Friday, 26 June 2009

How I came to be in England - Part 4

My university lectures restarted the last week of October 1980. But my mind was not on Macro Economics. All I could think about was my handsome Englishman. The words of the first letter were engraved onto my brain. He told me he lived in a house in Portsmouth, which he shared with three friends, all from the Navy.

The Englishman also asked if he could phone me one evening. I penned a quick reply and two weeks later the wonder of (then) modern telecommunications occurred. His voice, clear as if he was standing in the next room, spoke to me. I swooned. It was past one o'clock in the morning in Helsinki, only eleven in the UK. He'd just come home from the pub with his friends. At first I thought I was dreaming. I'd got out of bed too quickly and ran to the living room where the phone was, afraid I'd miss the call. Then there he was, talking to me. His voice was low and manly, and when he said he missed me I nearly fainted. Instead I hung onto the receiver, trying to press the avocado coloured phone as close as possible.

'I miss you too,' I whispered.

He was quiet for a moment. 'I wish you were here right now. The things I'd do to you...' His voice had become even deeper. And then he said it.

'I think I'm falling in love with you.'

'Me too!' I tried to control my voice, to keep it level. What I really wanted to do was shout those words to him.

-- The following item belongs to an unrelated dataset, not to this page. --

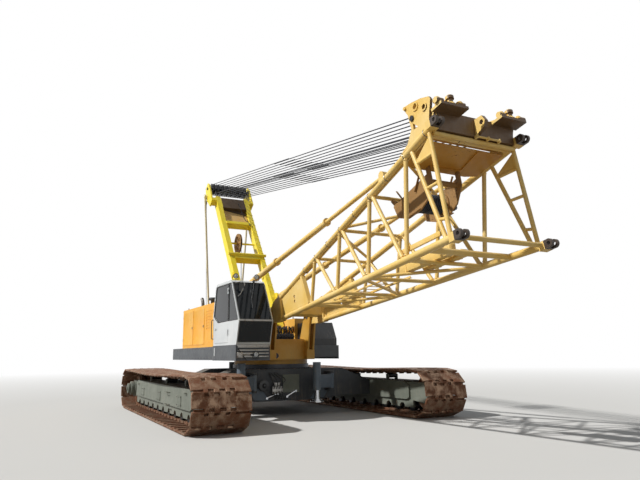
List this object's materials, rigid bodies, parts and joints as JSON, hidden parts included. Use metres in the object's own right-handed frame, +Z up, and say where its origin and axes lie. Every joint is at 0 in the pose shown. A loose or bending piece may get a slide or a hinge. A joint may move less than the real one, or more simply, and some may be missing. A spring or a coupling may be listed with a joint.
{
  "type": "crawler crane",
  "caption": "Crawler crane on two long tracks, its deck with cab, hoist drums, leaning A-frame and rope rigging that holds the foot section of a lattice boom with a cross-head at its end",
  "frame": {"origin": "on the ground, on the slewing axis", "axes": "+X forward along the boom, +Y to the machine's left, +Z up"},
  "size_m": [17.8222, 8.3, 9.4155],
  "materials": {
    "track_steel": "rusty cast steel, worn bright on the running faces",
    "undercarriage_paint": "weathered grey-green enamel, dusty",
    "bare_steel": "worn bare steel with oil film",
    "deck_paint": "grey deck enamel, scuffed",
    "body_yellow": "orange-yellow enamel, slightly faded",
    "mast_yellow": "lemon yellow enamel, slightly faded",
    "boom_cream": "pale cream-yellow enamel, chipped at the joints",
    "block_ochre": "ochre enamel, dirty",
    "dark_steel": "dark greased steel",
    "winch_brown": "old brown paint and grease",
    "cab_paint": "light grey-white enamel",
    "cab_glass": "dark tinted safety glass",
    "seat_vinyl": "black vinyl",
    "chrome_rod": "hard chromed rod",
    "wire_rope": "greased wire rope"
  },
  "bodies": {
    "undercarriage": {"car_body": "undercarriage_paint", "slew_ring": "dark_steel", "track_frames": "undercarriage_paint", "track_right": "track_steel", "track_left": "track_steel", "end_wheels": "bare_steel", "track_rollers": "bare_steel"},
    "superstructure": {"main_frame": "block_ochre", "side_decks": "deck_paint", "engine_housing": "body_yellow", "left_housing": "body_yellow", "engine_block": "dark_steel", "winch_frames": "deck_paint", "foot_pins": "bare_steel", "cab_shell": "cab_paint", "cab_glass": "cab_glass", "cab_seat": "seat_vinyl", "a_frame": "mast_yellow", "a_frame_sheaves": "dark_steel", "rear_ties": "boom_cream"},
    "cab_door": {"cab_door": "cab_paint", "door_glass": "cab_glass"},
    "hoist_drum_front": {"hoist_drum_front": "dark_steel"},
    "hoist_drum_rear": {"hoist_drum_rear": "dark_steel"},
    "guide_sheave": {"guide_sheave": "dark_steel"},
    "boom": {"boom_foot": "boom_cream", "boom_chords": "boom_cream", "side_lacing": "boom_cream", "face_lacing": "boom_cream", "boom_lugs": "bare_steel", "boom_top_plate": "block_ochre", "cross_head": "boom_cream", "cross_head_sheaves": "dark_steel", "boom_winch": "winch_brown"},
    "ropes_upper": {"ropes_upper": "wire_rope"},
    "ropes_lower": {"ropes_lower": "wire_rope"},
    "backstop_tubes": {"backstop_tubes": "boom_cream"},
    "backstop_rods": {"backstop_rods": "boom_cream"},
    "jack_arm_front_right": {"jack_arm_front_right": "undercarriage_paint"},
    "jack_rod_front_right": {"jack_rod_front_right": "chrome_rod"},
    "jack_arm_front_left": {"jack_arm_front_left": "undercarriage_paint"},
    "jack_rod_front_left": {"jack_rod_front_left": "chrome_rod"},
    "jack_arm_rear_right": {"jack_arm_rear_right": "undercarriage_paint"},
    "jack_rod_rear_right": {"jack_rod_rear_right": "chrome_rod"},
    "jack_arm_rear_left": {"jack_arm_rear_left": "undercarriage_paint"},
    "jack_rod_rear_left": {"jack_rod_rear_left": "chrome_rod"}
  },
  "joints": [
    {"name": "slew", "type": "hinge", "parent": "undercarriage", "child": "superstructure", "pos_m": [0, 0, 1.6], "axis": [0, 0, 1], "continuous": true},
    {"name": "cab_door_swing", "type": "hinge", "parent": "superstructure", "child": "cab_door", "pos_m": [2.326, -2.368, 3], "axis": [0, 0, 1], "range_deg": [0, 95]},
    {"name": "front_drum_turn", "type": "hinge", "parent": "superstructure", "child": "hoist_drum_front", "pos_m": [-1.75, 0, 2.9], "axis": [0, 1, 0], "continuous": true},
    {"name": "rear_drum_turn", "type": "hinge", "parent": "superstructure", "child": "hoist_drum_rear", "pos_m": [-3.45, 0, 2.9], "axis": [0, 1, 0], "continuous": true},
    {"name": "guide_sheave_turn", "type": "hinge", "parent": "superstructure", "child": "guide_sheave", "pos_m": [-3.18546, 0, 6.40411], "axis": [0, 1, 0], "continuous": true},
    {"name": "boom_luff", "type": "hinge", "parent": "superstructure", "child": "boom", "pos_m": [1.7, 0, 3.12], "axis": [0, -1, 0], "range_deg": [-11.8, 53.2]},
    {"name": "ropes_upper_turn", "type": "hinge", "parent": "superstructure", "child": "ropes_upper", "pos_m": [-5.05, 0, 9.15], "axis": [0, -1, 0], "range_deg": [-5.95, 26.7]},
    {"name": "ropes_lower_turn", "type": "hinge", "parent": "boom", "child": "ropes_lower", "pos_m": [10.07014, 0, 6.56445], "axis": [0, -1, 0], "range_deg": [-26.7, 5.95]},
    {"name": "backstop_tubes_turn", "type": "hinge", "parent": "superstructure", "child": "backstop_tubes", "pos_m": [-1.3, 0, 4.1], "axis": [0, -1, 0], "range_deg": [-9.15, 41.1]},
    {"name": "backstop_rods_slide", "type": "slide", "parent": "backstop_tubes", "child": "backstop_rods", "axis": [0.9858, 0, 0.1682], "range_m": [-1.96, 0.44]},
    {"name": "jack_swing_front_right", "type": "hinge", "parent": "undercarriage", "child": "jack_arm_front_right", "pos_m": [1.86, -1.35, 1.06], "axis": [0, 0, -1], "range_deg": [-105, 35]},
    {"name": "jack_lower_front_right", "type": "slide", "parent": "jack_arm_front_right", "child": "jack_rod_front_right", "axis": [0, 0, -1], "range_m": [0, 0.4]},
    {"name": "jack_swing_front_left", "type": "hinge", "parent": "undercarriage", "child": "jack_arm_front_left", "pos_m": [1.86, 1.35, 1.06], "axis": [0, 0, 1], "range_deg": [-2, 138]},
    {"name": "jack_lower_front_left", "type": "slide", "parent": "jack_arm_front_left", "child": "jack_rod_front_left", "axis": [0, 0, -1], "range_m": [0, 0.4]},
    {"name": "jack_swing_rear_right", "type": "hinge", "parent": "undercarriage", "child": "jack_arm_rear_right", "pos_m": [-1.86, -1.35, 1.06], "axis": [0, 0, 1], "range_deg": [-2, 138]},
    {"name": "jack_lower_rear_right", "type": "slide", "parent": "jack_arm_rear_right", "child": "jack_rod_rear_right", "axis": [0, 0, -1], "range_m": [0, 0.4]},
    {"name": "jack_swing_rear_left", "type": "hinge", "parent": "undercarriage", "child": "jack_arm_rear_left", "pos_m": [-1.86, 1.35, 1.06], "axis": [0, 0, -1], "range_deg": [-2, 138]},
    {"name": "jack_lower_rear_left", "type": "slide", "parent": "jack_arm_rear_left", "child": "jack_rod_rear_left", "axis": [0, 0, -1], "range_m": [0, 0.4]}
  ],
  "couplings": [
    {"joint": "ropes_upper_turn", "follows": "boom_luff", "ratio": 0.5},
    {"joint": "ropes_lower_turn", "follows": "boom_luff", "ratio": -0.5},
    {"joint": "backstop_tubes_turn", "follows": "boom_luff", "ratio": 0.77},
    {"joint": "backstop_rods_slide", "follows": "boom_luff", "m_per_rad": -2.1}
  ]
}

International telephone calls were expensive, so we had very little time to talk. He promised to phone again soon. I replaced the receiver and slumped down to the sofa. It was pitch black outside, only the street lights cast shadows into my small flat.

The next day was a Saturday and my ex-fiance was due to come over to pick up the remainder of his things from the flat. There were a few of his LP's left, some shaving cream and deodorant I found in the bathroom. A heavy jumper I'd knitted him the previous winter. Looking at the pile of his things I could not remember how I'd felt before I met the Englishman. I couldn't understand how I'd been able to be with another man. How I could have thought I loved him.

I was making coffee when the phone went again.

'Hello,' the grave female voice said.

When I was quiet, it went on, 'Didn't think you'd hear from me, did you?'

I couldn't get any words out, but my heart was racing. It was my fiance's mother.

'So, what have you got to say for yourself?'

'Sorry...?'

'You're a nasty young woman. First you seduce my son, then when it suits, you cast him out like a used dish cloth. But then I knew this from the beginning. Your mother's divorced after all.'

I was still speechless.

'Well?' she demanded.

'I'm sorry, I can't do anything.'

'Why not? You don't think the English sailor is ever going to marry you - are you?'

'Well...'

My rage was slowly emerging from the coma the phone call had initially placed it. But I couldn't get a word in.

'You are a very silly girl. If you have any sense, you place that expensive ring on your finger again and accept that life with my son is the best you can do with yours.'

My face grew hot.

Suddenly she stopped talking. I heard sniffles in the other end.


'I'm really sorry,' I said as calmly as I could. I took the receiver off my ear and disconnected the call by pressing the plastic buttons down. My hands were shaking.

When a few moments later the doorbell went, I took the pile of my ex-fiance's things and handed them to him over the doorstep.

'Your mother called.'

'Oh,' he said and tried to step inside the hall. For the past few weeks he'd still been coming around. I'd felt sorry for him, and guilty for breaking off the engagement. He'd been sleeping in my bed, and I'd let him hold me.

'I'm sorry, ' I said and kissed him on the cheek. 'Goodbye.' I closed the door.

The coffee percolator was making gurgling noises. From the small kitchenette window I watched my old life walk towards his moss green Opel Kadet. He was holding the pile of things in front of him, as if he was a robot. The sky looked dark, it was about to rain. The first drops fell when my ex's car disappeared from my view. I felt light-headed. The rain didn't matter. The mother's insults didn't matter. My ex-fiance didn't matter.

All that mattered was that the Englishman loved me.

4 comments:

Cheryl said...

As always, worth waiting for. Wonderful, wonderful, wonderful.

Unknown said...

Thank you Cheryl - next post is on the drawing board xx

Wildernesschic said...

I am enjoying this so much it reminds me of when I first fell in love .. real love and he was from a different culture mine only lasted 5 years but they were wonderful years that shaped me. I am lucky that it has happened twice for me and have been with my husband 20 yrs . Thankyou its a wonderful read

Perfectly Happy Mum said...

Just read story the first part of your story and it brought back precious memories. I am French and I too found my lovely Englishman who means the world to me.